The most common symptoms of coronavirus (COVID-19) are a new, continuous cough or a high temperature.
For most people, coronavirus (COVID-19) will be a mild infection.
What to do if someone develops symptoms of coronavirus (COVID-19) on site
If anyone becomes unwell with a new, continuous cough or a high temperature in an education setting they should be sent home and advised to follow the staying at home guidance.
If a child is awaiting collection, they should be moved, if possible and if appropriate, to a room where they can be isolated behind a closed door. Settings should be mindful of individual children’s needs – for example it would not be appropriate for younger children to be alone without adult supervision. Ideally, a window should be opened for ventilation. If it is not possible to isolate them, move them to an area which is at least 2 metres away from other people.
If they need to go to the bathroom while waiting to be collected, they should use a separate bathroom if possible. The bathroom should be cleaned and disinfected using standard cleaning products before being used by anyone else.

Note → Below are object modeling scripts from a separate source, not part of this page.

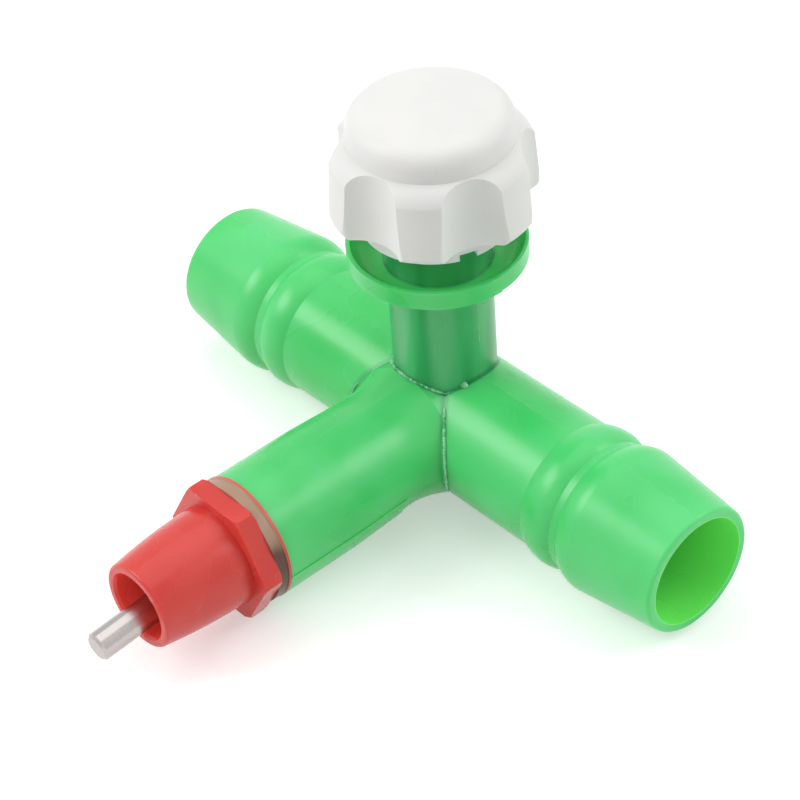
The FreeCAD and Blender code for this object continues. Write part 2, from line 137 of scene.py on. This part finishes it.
def blend_colour(tree, factor, first, second):
    """Colour between two colours by a factor from 0 to 1."""
    mix = node(tree, "ShaderNodeMix", data_type="RGBA")
    socket(tree, factor, mix.inputs["Factor"])
    for value, target in ((first, mix.inputs[6]), (second, mix.inputs[7])):
        socket(tree, (*value, 1.0) if isinstance(value, tuple) else value, target)
    return mix.outputs[2]


def stretch(tree, value, low, high):
    """Maps low..high to 0..1 smoothly and holds it there outside."""
    ranged = node(tree, "ShaderNodeMapRange", value, low, high, 0.0, 1.0,
                  interpolation_type="SMOOTHSTEP")
    return ranged.outputs[0]


def new_group(name, inputs, outputs):
    """Empty node group: inputs are (name, kind, default), outputs are (name, kind)."""
    tree = bpy.data.node_groups.new(name, "ShaderNodeTree")
    for label, kind, default in inputs:
        made = tree.interface.new_socket(label, in_out="INPUT", socket_type=kind)
        if default is not None:
            made.default_value = default
    for label, kind in outputs:
        tree.interface.new_socket(label, in_out="OUTPUT", socket_type=kind)
    return tree, tree.nodes.new("NodeGroupInput"), tree.nodes.new("NodeGroupOutput")


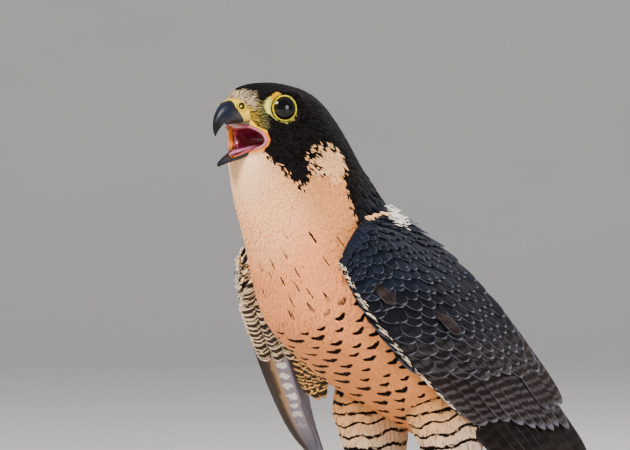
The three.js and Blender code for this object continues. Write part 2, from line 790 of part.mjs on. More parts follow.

If they need clinical advice, they (or their teacher, parent or guardian) should go online to NHS 111 (or call 111 if they don’t have internet access). In an emergency, call 999 if they are seriously ill or injured or their life is at risk. Do not visit the GP, pharmacy, urgent care centre or a hospital.
If a member of staff has helped someone who was taken unwell with a new, continuous cough or a high temperature, they do not need to go home unless they develop symptoms themselves. They should wash their hands thoroughly for 20 seconds after any contact with someone who is unwell.
In most cases, closure of the educational setting will not be needed but this will be a local decision based on various factors such as establishment size and risk of further spread.
If there is an urgent public health action to take, the educational setting will be contacted by the local Public Health England Health Protection Team who will undertake a risk assessment and advise on any actions or precautions that should be taken. PHE will rarely advise a school to close but this may be necessary if there are so many staff being isolated that the school has operational issues. Your local authority will support you to make this assessment. PHE will work with the headteacher, principal or management team, and the Local Authority Public Health team, to advise on the management of children, pupils, students or staff.
Limiting spread of coronavirus (COVID-19) in educational settings
Education settings can help reduce the spread of coronavirus (COVID-19) by reminding everyone of the public health advice.
Staff, children, pupils, students and families should be reminded to wash their hands for 20 seconds more frequently than normal.
Frequently clean and disinfect objects and surfaces that are touched regularly, using your standard cleaning products. Posters, leaflets and other materials are available.
Cleaning and Waste
See guidance on cleaning and waste disposal.
Tools for use in childcare and educational settings
There is a dedicated helpline number for educational settings – please call 0800 046 8687 for any specific question not covered on this page.
PHE has resource materials that contain public health advice about how you can help stop the spread of viruses, like those that cause coronavirus (COVID-19), by practising good respiratory and hand hygiene. To access, download and share this information, you will need to register for an account which only takes a couple of minutes.
Use e-Bug resources to teach pupils about hygiene.
Education Scotland produces resources for the use of schools in Scotland.